▸ **What needs to be done**: An exact copy of every record is needed.

▸ **Information provided**:
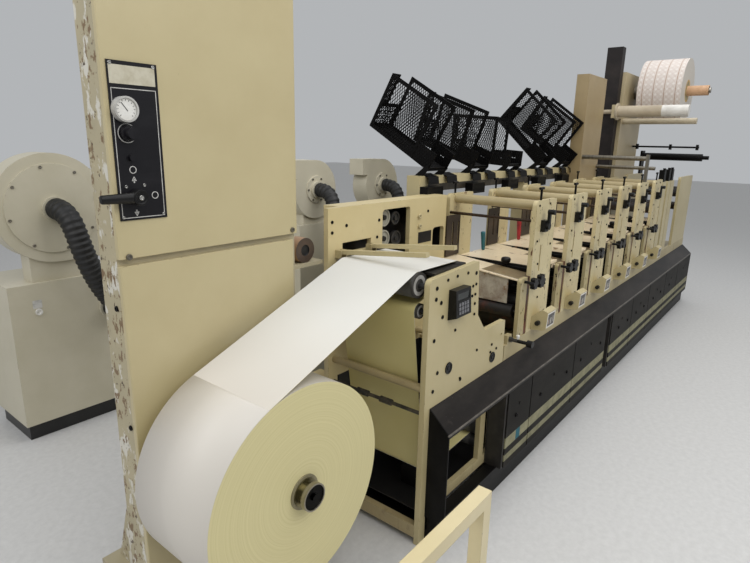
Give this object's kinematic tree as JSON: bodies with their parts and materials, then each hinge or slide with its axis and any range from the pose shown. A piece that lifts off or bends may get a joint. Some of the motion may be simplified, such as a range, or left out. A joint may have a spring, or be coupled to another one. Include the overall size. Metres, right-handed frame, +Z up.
{
  "type": "flexographic printing press",
  "caption": "Narrow web flexographic printing press with unwind stand, infeed, a row of print units on a long base, raised mesh guards, die section and rewind",
  "frame": {"origin": "on the floor on the web's centre line, under the middle of the first print unit", "axes": "X runs with the web from unwind to rewind, +Z is up, -Y is the operator side"},
  "size_m": [6.294, 3.068, 2.62],
  "materials": {
    "cream_paint": "cream paint, worn, with oil marks",
    "charcoal_paint": "dark charcoal paint, satin",
    "black_paint": "black paint",
    "bright_steel": "ground steel",
    "chrome_roller": "hard chrome, polished",
    "black_rubber": "black rubber, matte",
    "black_plastic": "black moulded plastic",
    "white_web": "coated label stock, satin",
    "tan_board": "tan board, stained",
    "black_mesh": "black coated mesh"
  },
  "bodies": {
    "press": {"base_frame": "cream_paint", "bay_pump": "charcoal_paint", "blower_stands": "cream_paint", "blowers": "cream_paint", "clamp_screws": "black_paint", "control_panel": "black_paint", "die_bars": "bright_steel", "die_pressure_heads": "black_paint", "die_rollers": "black_rubber", "drive_wheels": "black_plastic", "end_section_plates": "cream_paint", "fence_rail": "cream_paint", "gear_housing": "cream_paint", "guard_lugs": "black_paint", "indicator_boxes": "cream_paint", "infeed_operator_plate": "cream_paint", "infeed_rollers": "chrome_roller", "keypad_box": "black_paint", "large_blower_hose": "black_rubber", "ledge_folds": "charcoal_paint", "plinth": "charcoal_paint", "print_rollers": "black_rubber", "rear_beam": "cream_paint", "rewind_cabinet": "cream_paint", "rewind_dark_post": "charcoal_paint", "rewind_shafts": "black_paint", "rewind_tower": "cream_paint", "skirt_doors": "charcoal_paint", "slide_blocks": "cream_paint", "slotted_plates": "charcoal_paint", "small_blower_hose": "black_rubber", "spindle_bearings": "black_rubber", "splice_table": "charcoal_paint", "tape_roll": "tan_board", "tie_bars": "cream_paint", "tie_shafts": "bright_steel", "top_tubes": "cream_paint", "turn_bars": "bright_steel", "unit_blower_hose": "black_rubber", "unit_boards": "tan_board", "unit_handles": "black_plastic", "unit_plates": "cream_paint", "unwind_column": "cream_paint", "unwind_covers": "cream_paint", "waste_mandrels": "chrome_roller", "web": "white_web"},
    "unwind_reel": {"unwind_spindle": "bright_steel", "unwind_roll": "white_web"},
    "selector_lever": {"panel_lever": "bright_steel"},
    "front_clamp": {"splice_clamp_front": "cream_paint"},
    "rear_clamp": {"splice_clamp_rear": "cream_paint"},
    "register_shaft": {"register_knob": "bright_steel"},
    "rewind_reel": {"rewind_spindle": "bright_steel", "rewind_roll": "white_web"},
    "guard_body_1": {"guard_1": "black_mesh"},
    "guard_body_2": {"guard_2": "black_mesh"},
    "guard_body_3": {"guard_3": "black_mesh"},
    "guard_body_4": {"guard_4": "black_mesh"},
    "guard_body_5": {"guard_5": "black_mesh"}
  },
  "joints": [
    {"name": "unwind_spin", "type": "hinge", "parent": "press", "child": "unwind_reel", "pos_m": [-1.715, 0, 0.576], "axis": [0, 1, 0], "continuous": true},
    {"name": "panel_lever_turn", "type": "hinge", "parent": "press", "child": "selector_lever", "pos_m": [-1.97, 0.22, 1.525], "axis": [0, 1, 0], "range_deg": [0, 90]},
    {"name": "front_clamp_tilt", "type": "hinge", "parent": "press", "child": "front_clamp", "pos_m": [-1.062, 0.2305, 1.226], "axis": [1, 0, 0], "range_deg": [-70, 4]},
    {"name": "rear_clamp_tilt", "type": "hinge", "parent": "press", "child": "rear_clamp", "pos_m": [-0.852, 0.2305, 1.226], "axis": [1, 0, 0], "range_deg": [-70, 4]},
    {"name": "register_turn", "type": "hinge", "parent": "press", "child": "register_shaft", "pos_m": [-0.332, -0.3, 0.742], "axis": [0, 1, 0], "continuous": true},
    {"name": "rewind_spin", "type": "hinge", "parent": "press", "child": "rewind_reel", "pos_m": [3.485, 0, 2.24], "axis": [0, 1, 0], "continuous": true},
    {"name": "guard_swing_1", "type": "hinge", "parent": "press", "child": "guard_body_1", "pos_m": [-0.117, 0.3635, 1.565], "axis": [1, 0, 0], "range_deg": [-30, 150]},
    {"name": "guard_swing_2", "type": "hinge", "parent": "press", "child": "guard_body_2", "pos_m": [0.391, 0.3635, 1.565], "axis": [1, 0, 0], "range_deg": [-20, 160]},
    {"name": "guard_swing_3", "type": "hinge", "parent": "press", "child": "guard_body_3", "pos_m": [0.899, 0.3635, 1.565], "axis": [1, 0, 0], "range_deg": [-4, 176]},
    {"name": "guard_swing_4", "type": "hinge", "parent": "press", "child": "guard_body_4", "pos_m": [1.407, 0.3635, 1.565], "axis": [1, 0, 0], "range_deg": [-43, 137]},
    {"name": "guard_swing_5", "type": "hinge", "parent": "press", "child": "guard_body_5", "pos_m": [1.915, 0.3635, 1.565], "axis": [1, 0, 0], "range_deg": [-36, 144]}
  ]
}
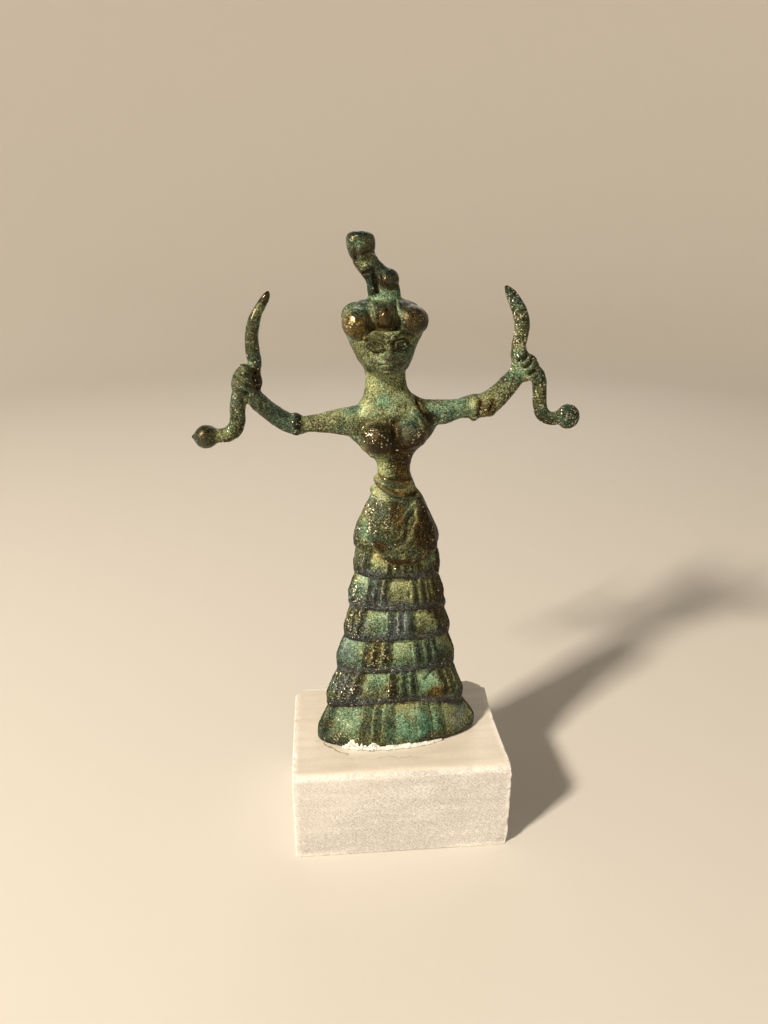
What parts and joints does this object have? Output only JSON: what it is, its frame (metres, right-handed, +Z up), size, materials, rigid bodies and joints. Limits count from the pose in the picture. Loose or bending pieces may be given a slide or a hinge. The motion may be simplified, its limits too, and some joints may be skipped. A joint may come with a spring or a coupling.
{
  "type": "snake goddess figurine",
  "caption": "Small patinated bronze figurine of a woman in a flounced skirt who raises snakes in her fists and wears a cap with a seated cat, glued on a sawn white marble block.",
  "frame": {"origin": "centre of the marble block's underside", "axes": "+Z up out of the block; the figure faces -Y, turned 4.5 degrees on the block; +X is towards the figure's left hand"},
  "size_m": [0.0805, 0.0344, 0.1366],
  "materials": {
    "patinated_bronze": "cast bronze with a dark green patina, paler green in the hollows, a sandy surface and bare brassy specks on the high points",
    "white_marble": "sawn and rubbed white marble with worn edges",
    "white_adhesive": "dried white glue, cracked and chipped"
  },
  "bodies": {
    "root": {"goddess_figurine": "patinated_bronze", "marble_block": "white_marble", "adhesive_seam": "white_adhesive"}
  },
  "joints": []
}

▸ **Result of the task**:
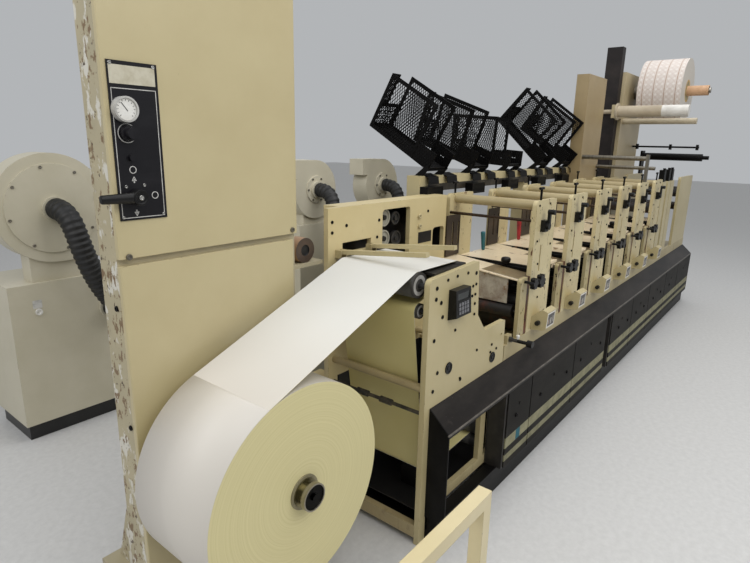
Give this object's kinematic tree as JSON: bodies with their parts and materials, then each hinge or slide with its axis and any range from the pose shown. A piece that lifts off or bends may get a joint. Some of the motion may be simplified, such as a range, or left out. A joint may have a spring, or be coupled to another one. Include the overall size. Metres, right-handed frame, +Z up.
{
  "type": "flexographic printing press",
  "caption": "Narrow web flexographic printing press with unwind stand, infeed, a row of print units on a long base, raised mesh guards, die section and rewind",
  "frame": {"origin": "on the floor on the web's centre line, under the middle of the first print unit", "axes": "X runs with the web from unwind to rewind, +Z is up, -Y is the operator side"},
  "size_m": [6.294, 3.068, 2.62],
  "materials": {
    "cream_paint": "cream paint, worn, with oil marks",
    "charcoal_paint": "dark charcoal paint, satin",
    "black_paint": "black paint",
    "bright_steel": "ground steel",
    "chrome_roller": "hard chrome, polished",
    "black_rubber": "black rubber, matte",
    "black_plastic": "black moulded plastic",
    "white_web": "coated label stock, satin",
    "tan_board": "tan board, stained",
    "black_mesh": "black coated mesh"
  },
  "bodies": {
    "press": {"base_frame": "cream_paint", "bay_pump": "charcoal_paint", "blower_stands": "cream_paint", "blowers": "cream_paint", "clamp_screws": "black_paint", "control_panel": "black_paint", "die_bars": "bright_steel", "die_pressure_heads": "black_paint", "die_rollers": "black_rubber", "drive_wheels": "black_plastic", "end_section_plates": "cream_paint", "fence_rail": "cream_paint", "gear_housing": "cream_paint", "guard_lugs": "black_paint", "indicator_boxes": "cream_paint", "infeed_operator_plate": "cream_paint", "infeed_rollers": "chrome_roller", "keypad_box": "black_paint", "large_blower_hose": "black_rubber", "ledge_folds": "charcoal_paint", "plinth": "charcoal_paint", "print_rollers": "black_rubber", "rear_beam": "cream_paint", "rewind_cabinet": "cream_paint", "rewind_dark_post": "charcoal_paint", "rewind_shafts": "black_paint", "rewind_tower": "cream_paint", "skirt_doors": "charcoal_paint", "slide_blocks": "cream_paint", "slotted_plates": "charcoal_paint", "small_blower_hose": "black_rubber", "spindle_bearings": "black_rubber", "splice_table": "charcoal_paint", "tape_roll": "tan_board", "tie_bars": "cream_paint", "tie_shafts": "bright_steel", "top_tubes": "cream_paint", "turn_bars": "bright_steel", "unit_blower_hose": "black_rubber", "unit_boards": "tan_board", "unit_handles": "black_plastic", "unit_plates": "cream_paint", "unwind_column": "cream_paint", "unwind_covers": "cream_paint", "waste_mandrels": "chrome_roller", "web": "white_web"},
    "unwind_reel": {"unwind_spindle": "bright_steel", "unwind_roll": "white_web"},
    "selector_lever": {"panel_lever": "bright_steel"},
    "front_clamp": {"splice_clamp_front": "cream_paint"},
    "rear_clamp": {"splice_clamp_rear": "cream_paint"},
    "register_shaft": {"register_knob": "bright_steel"},
    "rewind_reel": {"rewind_spindle": "bright_steel", "rewind_roll": "white_web"},
    "guard_body_1": {"guard_1": "black_mesh"},
    "guard_body_2": {"guard_2": "black_mesh"},
    "guard_body_3": {"guard_3": "black_mesh"},
    "guard_body_4": {"guard_4": "black_mesh"},
    "guard_body_5": {"guard_5": "black_mesh"}
  },
  "joints": [
    {"name": "unwind_spin", "type": "hinge", "parent": "press", "child": "unwind_reel", "pos_m": [-1.715, 0, 0.576], "axis": [0, 1, 0], "continuous": true},
    {"name": "panel_lever_turn", "type": "hinge", "parent": "press", "child": "selector_lever", "pos_m": [-1.97, 0.22, 1.525], "axis": [0, 1, 0], "range_deg": [0, 90]},
    {"name": "front_clamp_tilt", "type": "hinge", "parent": "press", "child": "front_clamp", "pos_m": [-1.062, 0.2305, 1.226], "axis": [1, 0, 0], "range_deg": [-70, 4]},
    {"name": "rear_clamp_tilt", "type": "hinge", "parent": "press", "child": "rear_clamp", "pos_m": [-0.852, 0.2305, 1.226], "axis": [1, 0, 0], "range_deg": [-70, 4]},
    {"name": "register_turn", "type": "hinge", "parent": "press", "child": "register_shaft", "pos_m": [-0.332, -0.3, 0.742], "axis": [0, 1, 0], "continuous": true},
    {"name": "rewind_spin", "type": "hinge", "parent": "press", "child": "rewind_reel", "pos_m": [3.485, 0, 2.24], "axis": [0, 1, 0], "continuous": true},
    {"name": "guard_swing_1", "type": "hinge", "parent": "press", "child": "guard_body_1", "pos_m": [-0.117, 0.3635, 1.565], "axis": [1, 0, 0], "range_deg": [-30, 150]},
    {"name": "guard_swing_2", "type": "hinge", "parent": "press", "child": "guard_body_2", "pos_m": [0.391, 0.3635, 1.565], "axis": [1, 0, 0], "range_deg": [-20, 160]},
    {"name": "guard_swing_3", "type": "hinge", "parent": "press", "child": "guard_body_3", "pos_m": [0.899, 0.3635, 1.565], "axis": [1, 0, 0], "range_deg": [-4, 176]},
    {"name": "guard_swing_4", "type": "hinge", "parent": "press", "child": "guard_body_4", "pos_m": [1.407, 0.3635, 1.565], "axis": [1, 0, 0], "range_deg": [-43, 137]},
    {"name": "guard_swing_5", "type": "hinge", "parent": "press", "child": "guard_body_5", "pos_m": [1.915, 0.3635, 1.565], "axis": [1, 0, 0], "range_deg": [-36, 144]}
  ]
}
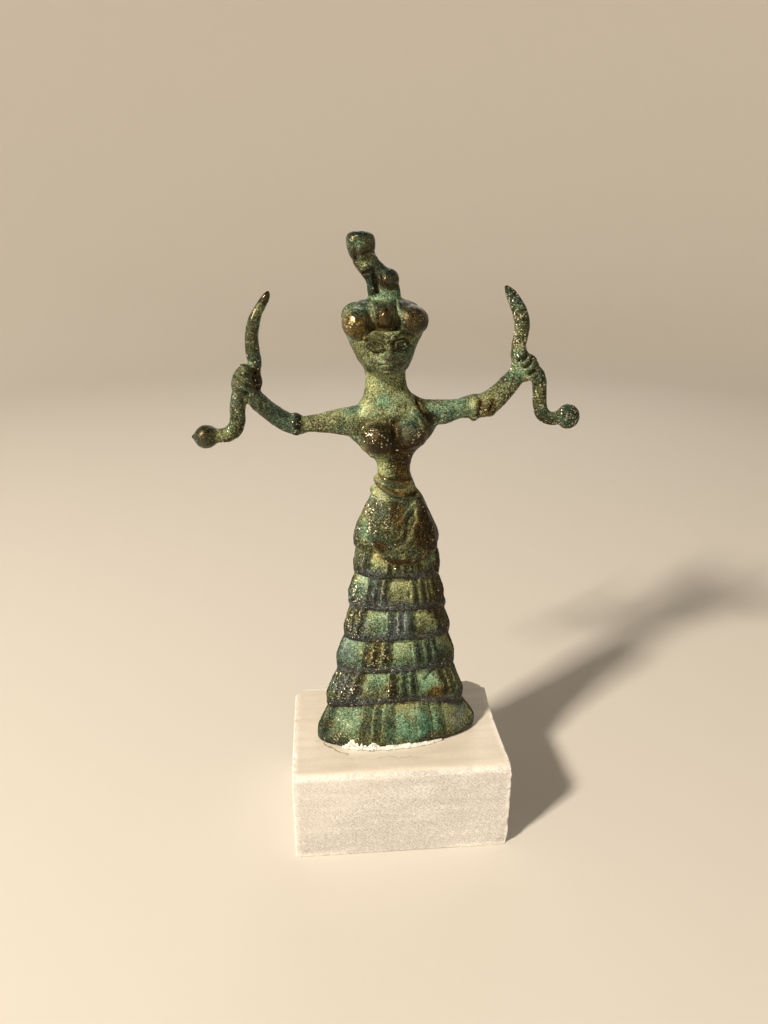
What parts and joints does this object have? Output only JSON: what it is, its frame (metres, right-handed, +Z up), size, materials, rigid bodies and joints. Limits count from the pose in the picture. Loose or bending pieces may be given a slide or a hinge. The motion may be simplified, its limits too, and some joints may be skipped. A joint may come with a spring or a coupling.
{
  "type": "snake goddess figurine",
  "caption": "Small patinated bronze figurine of a woman in a flounced skirt who raises snakes in her fists and wears a cap with a seated cat, glued on a sawn white marble block.",
  "frame": {"origin": "centre of the marble block's underside", "axes": "+Z up out of the block; the figure faces -Y, turned 4.5 degrees on the block; +X is towards the figure's left hand"},
  "size_m": [0.0805, 0.0344, 0.1366],
  "materials": {
    "patinated_bronze": "cast bronze with a dark green patina, paler green in the hollows, a sandy surface and bare brassy specks on the high points",
    "white_marble": "sawn and rubbed white marble with worn edges",
    "white_adhesive": "dried white glue, cracked and chipped"
  },
  "bodies": {
    "root": {"goddess_figurine": "patinated_bronze", "marble_block": "white_marble", "adhesive_seam": "white_adhesive"}
  },
  "joints": []
}